** START COLLECTED MATERIAL **

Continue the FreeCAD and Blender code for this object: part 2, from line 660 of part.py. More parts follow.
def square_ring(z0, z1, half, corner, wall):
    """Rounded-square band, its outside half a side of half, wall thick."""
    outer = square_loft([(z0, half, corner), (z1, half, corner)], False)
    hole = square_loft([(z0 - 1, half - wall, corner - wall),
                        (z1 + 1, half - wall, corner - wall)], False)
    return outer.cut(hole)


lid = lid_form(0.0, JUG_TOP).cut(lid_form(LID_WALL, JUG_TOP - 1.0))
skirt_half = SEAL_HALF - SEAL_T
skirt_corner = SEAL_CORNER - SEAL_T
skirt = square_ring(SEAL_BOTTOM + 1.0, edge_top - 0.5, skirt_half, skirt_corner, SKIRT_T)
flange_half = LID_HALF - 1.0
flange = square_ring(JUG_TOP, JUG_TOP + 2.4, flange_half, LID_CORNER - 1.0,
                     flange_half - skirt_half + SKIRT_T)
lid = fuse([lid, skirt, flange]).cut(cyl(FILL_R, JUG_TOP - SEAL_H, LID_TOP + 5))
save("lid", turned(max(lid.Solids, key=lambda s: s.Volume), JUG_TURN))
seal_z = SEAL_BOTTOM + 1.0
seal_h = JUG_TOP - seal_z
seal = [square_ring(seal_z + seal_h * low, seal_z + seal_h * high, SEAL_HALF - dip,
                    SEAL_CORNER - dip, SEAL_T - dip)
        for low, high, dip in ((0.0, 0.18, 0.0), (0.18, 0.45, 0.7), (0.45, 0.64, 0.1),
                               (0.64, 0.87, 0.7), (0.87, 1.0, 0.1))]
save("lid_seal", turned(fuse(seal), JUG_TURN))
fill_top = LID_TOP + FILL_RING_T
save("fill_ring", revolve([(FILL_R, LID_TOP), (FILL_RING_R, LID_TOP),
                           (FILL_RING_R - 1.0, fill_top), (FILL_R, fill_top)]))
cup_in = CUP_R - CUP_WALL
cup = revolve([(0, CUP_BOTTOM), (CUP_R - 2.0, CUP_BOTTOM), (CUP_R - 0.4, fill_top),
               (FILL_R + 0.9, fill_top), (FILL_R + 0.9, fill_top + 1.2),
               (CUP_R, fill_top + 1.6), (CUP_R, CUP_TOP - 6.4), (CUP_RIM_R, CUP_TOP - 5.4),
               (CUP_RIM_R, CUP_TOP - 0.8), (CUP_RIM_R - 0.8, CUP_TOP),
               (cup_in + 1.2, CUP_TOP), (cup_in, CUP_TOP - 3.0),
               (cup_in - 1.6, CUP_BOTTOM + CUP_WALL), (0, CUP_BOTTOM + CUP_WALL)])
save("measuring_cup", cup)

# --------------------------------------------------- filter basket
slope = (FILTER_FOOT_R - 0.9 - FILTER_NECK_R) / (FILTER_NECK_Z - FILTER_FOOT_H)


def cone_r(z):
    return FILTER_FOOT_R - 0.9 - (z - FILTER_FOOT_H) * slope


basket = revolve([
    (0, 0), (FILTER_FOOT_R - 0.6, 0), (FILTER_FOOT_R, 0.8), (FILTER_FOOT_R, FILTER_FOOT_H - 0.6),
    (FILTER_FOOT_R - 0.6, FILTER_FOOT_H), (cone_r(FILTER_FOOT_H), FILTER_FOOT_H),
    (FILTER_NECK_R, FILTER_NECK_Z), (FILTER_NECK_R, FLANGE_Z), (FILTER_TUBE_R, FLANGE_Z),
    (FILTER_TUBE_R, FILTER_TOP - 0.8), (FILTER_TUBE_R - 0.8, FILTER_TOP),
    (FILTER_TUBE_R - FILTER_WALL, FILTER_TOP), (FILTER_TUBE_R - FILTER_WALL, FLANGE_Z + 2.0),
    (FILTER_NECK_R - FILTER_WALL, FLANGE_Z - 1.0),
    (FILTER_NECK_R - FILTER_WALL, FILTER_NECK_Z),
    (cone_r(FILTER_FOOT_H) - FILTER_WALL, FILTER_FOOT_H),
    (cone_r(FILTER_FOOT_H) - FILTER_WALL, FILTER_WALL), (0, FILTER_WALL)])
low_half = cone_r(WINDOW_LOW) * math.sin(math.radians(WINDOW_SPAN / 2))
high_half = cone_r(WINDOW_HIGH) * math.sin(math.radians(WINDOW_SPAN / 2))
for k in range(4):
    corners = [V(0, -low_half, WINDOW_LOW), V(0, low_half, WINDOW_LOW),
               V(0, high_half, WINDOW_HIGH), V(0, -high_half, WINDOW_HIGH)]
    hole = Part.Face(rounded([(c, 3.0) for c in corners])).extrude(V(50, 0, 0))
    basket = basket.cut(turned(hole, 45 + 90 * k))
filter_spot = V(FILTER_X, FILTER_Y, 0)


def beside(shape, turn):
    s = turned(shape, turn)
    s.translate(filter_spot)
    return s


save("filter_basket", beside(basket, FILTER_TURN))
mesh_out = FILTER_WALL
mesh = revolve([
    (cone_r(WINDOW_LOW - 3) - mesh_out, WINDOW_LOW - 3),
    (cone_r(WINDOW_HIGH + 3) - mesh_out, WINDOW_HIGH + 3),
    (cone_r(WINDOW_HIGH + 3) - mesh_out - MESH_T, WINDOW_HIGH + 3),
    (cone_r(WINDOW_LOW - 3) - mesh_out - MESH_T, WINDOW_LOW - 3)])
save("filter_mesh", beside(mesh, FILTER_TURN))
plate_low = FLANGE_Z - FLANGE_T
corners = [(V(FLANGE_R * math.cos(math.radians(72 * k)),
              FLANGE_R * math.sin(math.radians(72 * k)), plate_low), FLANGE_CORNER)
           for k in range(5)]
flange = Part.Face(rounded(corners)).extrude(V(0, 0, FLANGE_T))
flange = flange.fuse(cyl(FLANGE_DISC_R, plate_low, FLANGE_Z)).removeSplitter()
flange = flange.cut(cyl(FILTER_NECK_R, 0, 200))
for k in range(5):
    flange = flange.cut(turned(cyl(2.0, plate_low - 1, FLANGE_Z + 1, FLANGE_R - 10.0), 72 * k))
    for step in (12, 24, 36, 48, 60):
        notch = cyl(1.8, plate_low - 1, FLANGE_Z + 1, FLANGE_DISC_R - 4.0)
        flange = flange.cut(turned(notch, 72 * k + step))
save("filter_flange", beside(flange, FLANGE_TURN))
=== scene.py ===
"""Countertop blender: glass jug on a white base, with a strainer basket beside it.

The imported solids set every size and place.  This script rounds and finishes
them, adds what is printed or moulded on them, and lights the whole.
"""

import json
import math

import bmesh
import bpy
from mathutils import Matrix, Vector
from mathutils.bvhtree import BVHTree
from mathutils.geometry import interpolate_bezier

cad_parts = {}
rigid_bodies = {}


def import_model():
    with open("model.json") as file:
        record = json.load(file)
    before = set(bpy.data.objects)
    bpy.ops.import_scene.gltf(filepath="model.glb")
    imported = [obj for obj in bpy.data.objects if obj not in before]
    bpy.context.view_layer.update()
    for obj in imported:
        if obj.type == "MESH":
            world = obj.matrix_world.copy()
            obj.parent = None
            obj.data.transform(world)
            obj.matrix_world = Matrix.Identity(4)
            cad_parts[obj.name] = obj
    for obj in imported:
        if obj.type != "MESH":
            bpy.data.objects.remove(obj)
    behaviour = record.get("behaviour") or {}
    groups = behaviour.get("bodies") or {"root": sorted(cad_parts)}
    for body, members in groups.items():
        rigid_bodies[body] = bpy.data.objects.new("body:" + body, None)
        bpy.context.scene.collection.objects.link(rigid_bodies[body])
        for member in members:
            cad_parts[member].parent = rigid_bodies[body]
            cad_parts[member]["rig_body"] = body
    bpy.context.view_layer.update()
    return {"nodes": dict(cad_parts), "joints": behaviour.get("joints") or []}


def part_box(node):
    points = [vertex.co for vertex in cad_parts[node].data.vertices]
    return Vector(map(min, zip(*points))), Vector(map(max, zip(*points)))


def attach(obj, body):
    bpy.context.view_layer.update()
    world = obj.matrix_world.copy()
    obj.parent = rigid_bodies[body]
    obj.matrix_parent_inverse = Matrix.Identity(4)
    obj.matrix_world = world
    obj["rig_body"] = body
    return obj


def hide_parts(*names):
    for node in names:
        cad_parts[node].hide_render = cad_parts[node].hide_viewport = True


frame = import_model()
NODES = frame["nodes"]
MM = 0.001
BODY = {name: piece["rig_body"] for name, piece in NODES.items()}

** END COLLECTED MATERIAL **

Starting with the first line of the data above, copy each line exactly until you reach the line with "return outer.cut(hole)"; include that line as well.

Continue the FreeCAD and Blender code for this object: part 2, from line 660 of part.py. More parts follow.
def square_ring(z0, z1, half, corner, wall):
    """Rounded-square band, its outside half a side of half, wall thick."""
    outer = square_loft([(z0, half, corner), (z1, half, corner)], False)
    hole = square_loft([(z0 - 1, half - wall, corner - wall),
                        (z1 + 1, half - wall, corner - wall)], False)
    return outer.cut(hole)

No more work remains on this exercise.